Perhaps oban pruner took more than 30s to prune jobs? If you export Oban metrics somewhere you can check how long prune_jobs usually take and if there were any spikes and/or exceptions.

sorentwo · August 20, 2025, 8:28pm

The issue is entirely because of slow queries causing connection timeouts. For the pruner timeout, that may be from a very large backlog of jobs (if you just added pruning recently, or it’s not able to keep up). The pruner only deletes 10k jobs at a time every 1m though, it’s minimal load on the database.

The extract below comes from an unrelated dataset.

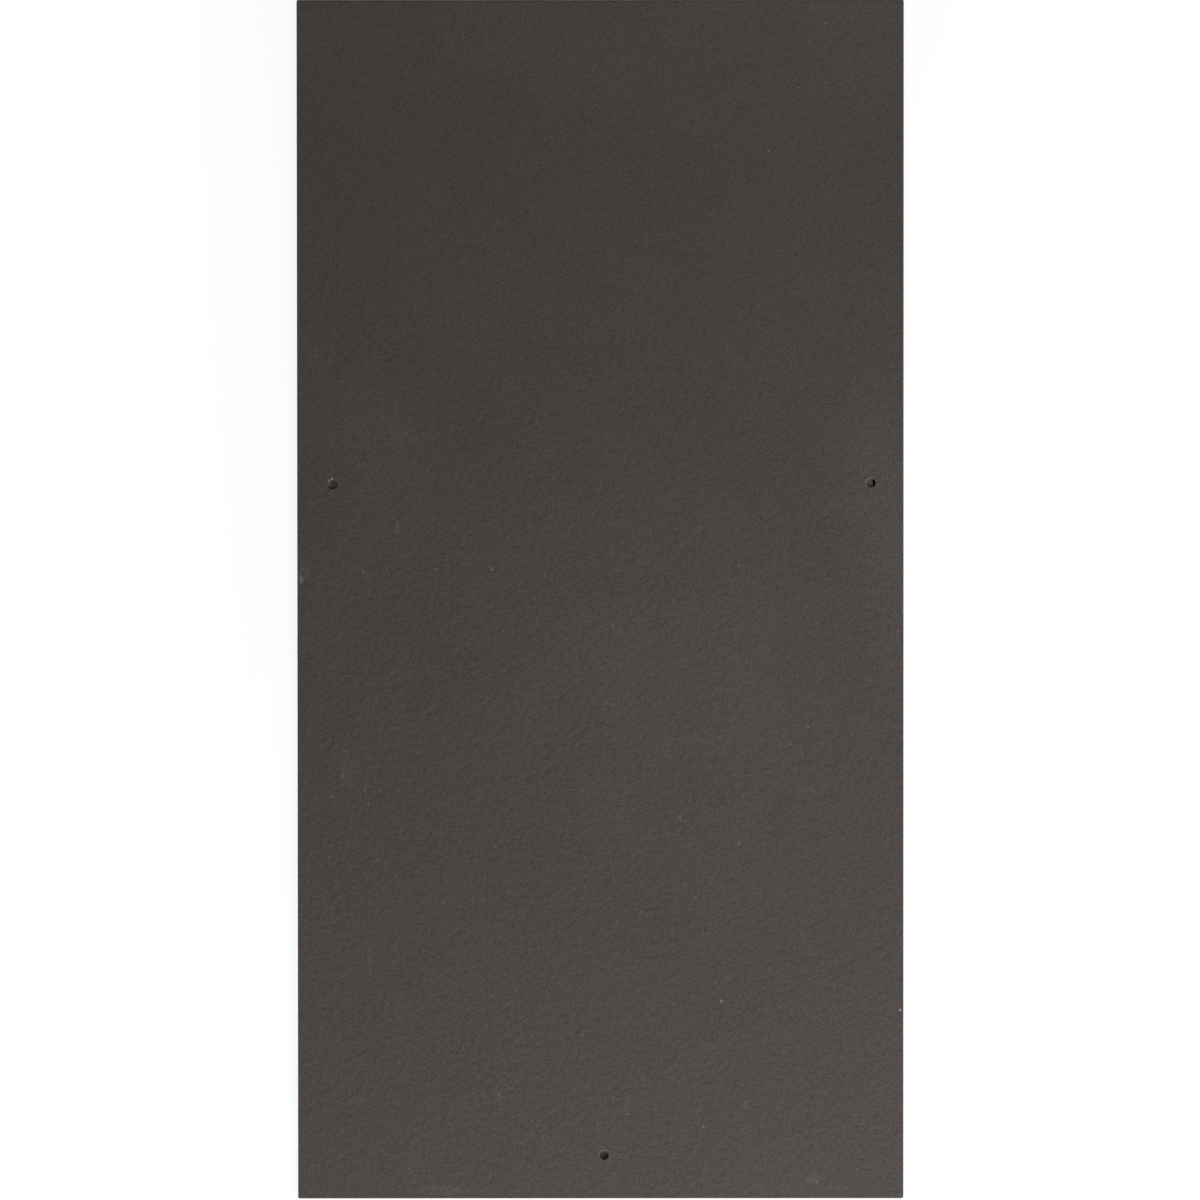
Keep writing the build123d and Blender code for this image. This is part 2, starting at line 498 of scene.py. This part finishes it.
# Pale marks on the face: place in mm from the middle, length and width in mm, turn in degrees, strength
marks = {
    "rimFlakeOuter": (-134.2, 60.0, 1.5, 1.0, 55, 0.5),
    "rimFlakeUpper": (-132.8, 60.8, 1.4, 1.2, 0, 0.6),
    # Next two: painted highlight, pale rings round the rims of the right nail hole and the rivet hole,
    # standing in for their rolled rims catching the lamps
    "rimHighlightRight": (133.6, 59.3, 5.4, 5.4, 0, 0.4),
    "rimHighlightTail": (1.4, -277.9, 5.4, 5.4, 0, 0.17),
    "speckNearTailRight": (59.7, -200.8, 1.5, 1.0, 60, 0.75),
    "smearAboveIt": (56.7, -191.6, 4.0, 1.6, 70, 0.07),
    "speckRightOfRivet": (51.0, -263.8, 1.3, 0.8, 0, 0.55),
    "speckAboveRivet": (13.3, -257.7, 1.3, 0.8, 30, 0.5),
    "rubRightOfRivet": (40.6, -265.6, 9.0, 3.6, 10, 0.035),
    "smearRightOfRivet": (72.0, -252.8, 7.0, 3.6, 80, 0.035),
    "smearAboveRivet": (13.4, -252.0, 5.0, 2.6, 80, 0.045),
    "tailEdgeRub": (105.2, -290.2, 8.0, 4.4, 0, 0.07),
    "tailEdgeRubSpot": (107.5, -291.5, 3.4, 2.4, -60, 0.13),
    "tailEdgeSpeck": (127.2, -285.2, 1.5, 1.0, 0, 0.16),
    "tailEdgeRubInner": (91.8, -295.0, 5.0, 3.4, 0, 0.05),
    "tailEdgeRubLeft": (-77.0, -295.6, 34.0, 5.0, 0, 0.045),
    "tailEdgeRubLeftSpot": (-75.6, -295.8, 2.4, 2.0, 0, 0.1),
    "speckRightMiddle": (102.5, -63.4, 1.6, 1.0, 0, 0.38),
    "speckRightMiddleLow": (93.7, -71.9, 1.1, 0.8, 0, 0.45),
    "rubRightMiddle": (103.2, -95.0, 5.6, 2.4, 0, 0.06),
    "rubRightMiddleInner": (101.6, -94.6, 1.8, 1.2, 0, 0.18),
    "rubRightMiddleOuter": (105.4, -95.4, 1.6, 1.4, 0, 0.18),
    "smearCentre": (24.6, -61.2, 8.0, 2.8, 25, 0.03),
    "streakCentreRight": (39.4, -109.3, 4.2, 1.0, 90, 0.13),
    "speckCentreRight": (68.6, -121.8, 2.8, 0.9, 140, 0.27),
    "speckCentre": (6.2, -12.4, 0.9, 0.8, 0, 0.38),
    "speckLeftA": (-67.6, 28.1, 1.3, 0.8, 90, 0.42),
    "speckLeftB": (-80.9, 15.8, 0.9, 0.7, 0, 0.4),
    "speckLeftC": (-53.7, 16.0, 3.2, 1.2, 120, 0.22),
    "speckLeftD": (-117.4, 14.4, 2.6, 1.2, 120, 0.28),
    "speckLeftE": (-27.5, 12.3, 1.6, 1.0, 0, 0.14),
    "speckLeftF": (-9.2, 16.4, 1.6, 1.2, 0, 0.14),
    "speckLeftG": (-67.4, 30.6, 1.4, 1.0, 0, 0.18),
    "smearAtLeftD": (-116.0, 12.6, 9.0, 6.0, 30, 0.03),
    "scrapeAtLeftEdge": (-148.0, 10.4, 5.6, 2.0, 92, 0.28),
    "scrapeBitUpper": (-147.4, 16.0, 1.3, 1.1, 0, 0.17),
    "scrapeBitInner": (-144.9, 16.2, 1.2, 1.0, 0, 0.15),
    "rubAtLeftEdge": (-146.2, 12.3, 9.0, 6.0, 75, 0.03),
    "speckRightEdge": (148.4, -205.4, 1.3, 1.2, 0, 1.0),
    "speckRightEdgeUpper": (145.3, -198.4, 1.0, 1.0, 0, 0.15),
    "streakLeftHole": (-100.4, 36.4, 9.0, 2.4, 95, 0.075),
    "smearByLeftHole": (-101.0, 84.0, 34.0, 22.0, -30, 0.018),
    "smearLeftUpper": (-143.0, 124.0, 20.0, 11.0, -50, 0.025),
    "streakLeftLow": (-114.6, -180.0, 22.0, 3.4, 90, 0.024),
    "speckLeftLowA": (-125.7, -75.8, 1.7, 1.0, 0, 0.22),
    "speckLeftLowB": (-126.8, -81.7, 1.6, 1.1, 60, 0.17),
    "speckLeftLowC": (-127.6, -87.7, 1.9, 1.0, 80, 0.15),
    "speckLeftLowD": (-116.8, -94.8, 1.8, 1.0, 70, 0.18),
    "speckLeftLowE": (-133.1, -98.4, 1.9, 1.3, 20, 0.17),
    "speckLeftLowF": (-115.0, -101.4, 2.4, 1.0, 85, 0.15),
    "smearLeftLow": (-125.0, -86.0, 24.0, 11.0, 100, 0.022),
    # Next six: painted light, broad pale washes that lighten the head, its two corners, the right edge, the
    # middle and the face round the left nail hole
    "paintedLightAtHead": (0.0, 305.0, 900.0, 150.0, 0, 0.0225),
    "paintedLightHeadCornerLeft": (-152.0, 304.0, 36.0, 60.0, 0, 0.02),
    "paintedLightHeadCornerRight": (152.0, 304.0, 36.0, 60.0, 0, 0.012),
    "paintedLightAtRightEdge": (152.0, 40.0, 84.0, 170.0, 0, 0.034),
    "paintedLightInMiddle": (38.0, -35.0, 230.0, 220.0, 0, 0.016),
    "paintedLightByLeftHole": (-110.0, 62.0, 66.0, 110.0, 0, 0.008),
    "speckTailLeftA": (-50.2, -248.2, 2.6, 1.3, 90, 0.13),
    "smearTailLeftA": (-50.6, -248.0, 6.0, 3.0, 90, 0.04),
    "speckTailLeftB": (-95.3, -284.8, 0.9, 0.8, 0, 0.3),
    "rubTailLeft": (-93.5, -271.8, 5.0, 4.0, 0, 0.03),
    "streakTailLeft": (-92.4, -279.0, 30.0, 8.0, 88, 0.022),
    "headStreakRight": (111.2, 288.7, 2.4, 0.8, -10, 0.26),
    "headSmearRight": (124.0, 291.6, 9.0, 1.2, 0, 0.07),
    "headSpeckA": (97.8, 256.6, 1.0, 0.9, 0, 0.35),
    "headSpeckB": (80.9, 257.6, 1.8, 1.2, 0, 0.13),
    "headSpeckC": (83.6, 224.9, 2.2, 0.9, 110, 0.18),
    "headSpeckD": (55.3, 193.0, 1.0, 0.8, 0, 0.3),
    "headSpeckE": (-24.0, 231.6, 1.2, 0.8, 0, 0.3),
}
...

You can use telemetry to measure the time prune_jobs takes (Oban.Telemetry — Oban v2.20.1) to measure it. However, a query timeout there indicates that something else is probably going on:

Is the database busy elsewhere? Is it under-provisioned for RAM/CPU for your workload?
Do you have a high number of cancelled/discarded` jobs? If so, the v13 migration in Oban v2.20 would help with pruning queries.